Television news program host Rachel Maddow guest starred as a fictionalized version of herself who used to work with Kent Brockman. Former American football player Joe Namath appeared as himself. He previously appeared in the ninth season episode "Bart Star." Writer Aaron Sorkin was reported to guest star in the episode, but he did not appear.

==Reception==
===Viewing figures===
The episode received a 2.4/6 rating/share with adults 18–49, and was watched by a total of 5.43 million people, making it the most watched show on Animation Domination. The episode was down from the previous episode "Treehouse of Horror XXIV," which was watched by 6.42 million viewers and received a 3.0 rating.

===Critical response===
The episode received mixed reviews from critics.

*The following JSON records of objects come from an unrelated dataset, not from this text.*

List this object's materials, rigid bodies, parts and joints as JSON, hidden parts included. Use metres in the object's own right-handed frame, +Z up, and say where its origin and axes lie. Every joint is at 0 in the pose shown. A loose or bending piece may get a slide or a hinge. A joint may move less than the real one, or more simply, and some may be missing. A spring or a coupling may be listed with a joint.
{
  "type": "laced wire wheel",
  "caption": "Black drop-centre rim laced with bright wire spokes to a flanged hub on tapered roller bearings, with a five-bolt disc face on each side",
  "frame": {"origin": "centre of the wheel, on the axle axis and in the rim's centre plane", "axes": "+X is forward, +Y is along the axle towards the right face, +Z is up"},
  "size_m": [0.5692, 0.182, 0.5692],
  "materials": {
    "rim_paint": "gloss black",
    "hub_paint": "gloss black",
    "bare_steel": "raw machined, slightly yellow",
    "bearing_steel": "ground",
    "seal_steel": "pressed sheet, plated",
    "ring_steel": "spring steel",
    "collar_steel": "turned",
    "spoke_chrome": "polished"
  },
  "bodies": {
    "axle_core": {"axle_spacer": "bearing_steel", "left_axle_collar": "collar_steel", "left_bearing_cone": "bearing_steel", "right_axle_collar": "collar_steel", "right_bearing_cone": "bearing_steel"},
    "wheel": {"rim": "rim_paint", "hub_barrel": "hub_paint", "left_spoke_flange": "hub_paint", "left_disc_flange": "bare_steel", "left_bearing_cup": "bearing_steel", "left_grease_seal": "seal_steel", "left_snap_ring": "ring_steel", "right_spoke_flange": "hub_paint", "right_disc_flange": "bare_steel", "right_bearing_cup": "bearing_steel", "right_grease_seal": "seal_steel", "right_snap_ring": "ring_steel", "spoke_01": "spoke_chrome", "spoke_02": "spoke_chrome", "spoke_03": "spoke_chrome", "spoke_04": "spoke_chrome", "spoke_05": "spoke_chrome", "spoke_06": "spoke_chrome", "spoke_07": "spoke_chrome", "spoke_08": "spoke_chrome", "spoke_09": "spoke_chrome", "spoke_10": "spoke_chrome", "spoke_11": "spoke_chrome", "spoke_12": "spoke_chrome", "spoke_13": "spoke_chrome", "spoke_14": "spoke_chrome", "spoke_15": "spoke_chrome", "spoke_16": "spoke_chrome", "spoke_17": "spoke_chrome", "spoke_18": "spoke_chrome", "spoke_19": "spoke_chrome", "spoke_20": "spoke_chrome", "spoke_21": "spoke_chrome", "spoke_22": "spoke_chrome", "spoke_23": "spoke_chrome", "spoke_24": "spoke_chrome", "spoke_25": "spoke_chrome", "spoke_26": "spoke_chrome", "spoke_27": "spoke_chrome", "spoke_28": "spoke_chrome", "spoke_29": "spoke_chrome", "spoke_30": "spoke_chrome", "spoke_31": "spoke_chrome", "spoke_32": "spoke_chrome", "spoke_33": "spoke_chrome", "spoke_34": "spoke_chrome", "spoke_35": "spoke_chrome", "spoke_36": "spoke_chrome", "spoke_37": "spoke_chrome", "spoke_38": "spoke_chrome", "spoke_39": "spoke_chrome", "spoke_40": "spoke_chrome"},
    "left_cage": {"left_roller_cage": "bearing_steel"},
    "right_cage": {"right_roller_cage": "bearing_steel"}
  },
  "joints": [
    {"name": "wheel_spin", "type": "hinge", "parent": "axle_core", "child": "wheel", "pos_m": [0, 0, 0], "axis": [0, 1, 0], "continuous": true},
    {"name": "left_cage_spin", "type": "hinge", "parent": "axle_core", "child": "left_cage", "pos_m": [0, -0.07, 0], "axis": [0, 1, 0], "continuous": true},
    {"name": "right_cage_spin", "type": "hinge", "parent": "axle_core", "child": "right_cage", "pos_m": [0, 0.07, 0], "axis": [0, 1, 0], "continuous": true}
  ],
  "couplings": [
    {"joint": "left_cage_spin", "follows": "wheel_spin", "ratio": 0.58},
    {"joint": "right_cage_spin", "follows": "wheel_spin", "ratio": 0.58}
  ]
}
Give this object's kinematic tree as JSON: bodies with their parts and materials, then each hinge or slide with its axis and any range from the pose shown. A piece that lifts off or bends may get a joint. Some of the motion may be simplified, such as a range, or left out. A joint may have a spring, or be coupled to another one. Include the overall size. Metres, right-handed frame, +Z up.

Dennis Perkins of The A.V. Club gave the episode a C−, saying, "The callbacks and in-jokes engender nods of recognition but nothing like laughter. Krusty's the one who started the infamous Springfield Tire fire? Makes sense. Joe Namath is back for a one-line cameo? Sure—I remember when he was on the show that one time. There's just no snap to the jokes, if indeed they constitute jokes and not mere references."

Tony Sokol of Den of Geek gave the episode four out of five stars, saying, "The Simpsons mean to subvert all that is accepted as entertainment. They take on their own network, Kent Brockman has too much integrity to work at Fox News. They play with the media frenzy by teasing with the death of a beloved character and make someone up who fits the bill for the episode. When the Simpsons killed off Frank Grimes, it was one of the darkest episodes of situation comedy ever aired on television. It was also one of the funniest."

===Awards and nominations===
For this episode, Harry Shearer won his first Emmy Award for Outstanding Character Voice-Over Performance at the 66th Primetime Creative Arts Emmy Awards.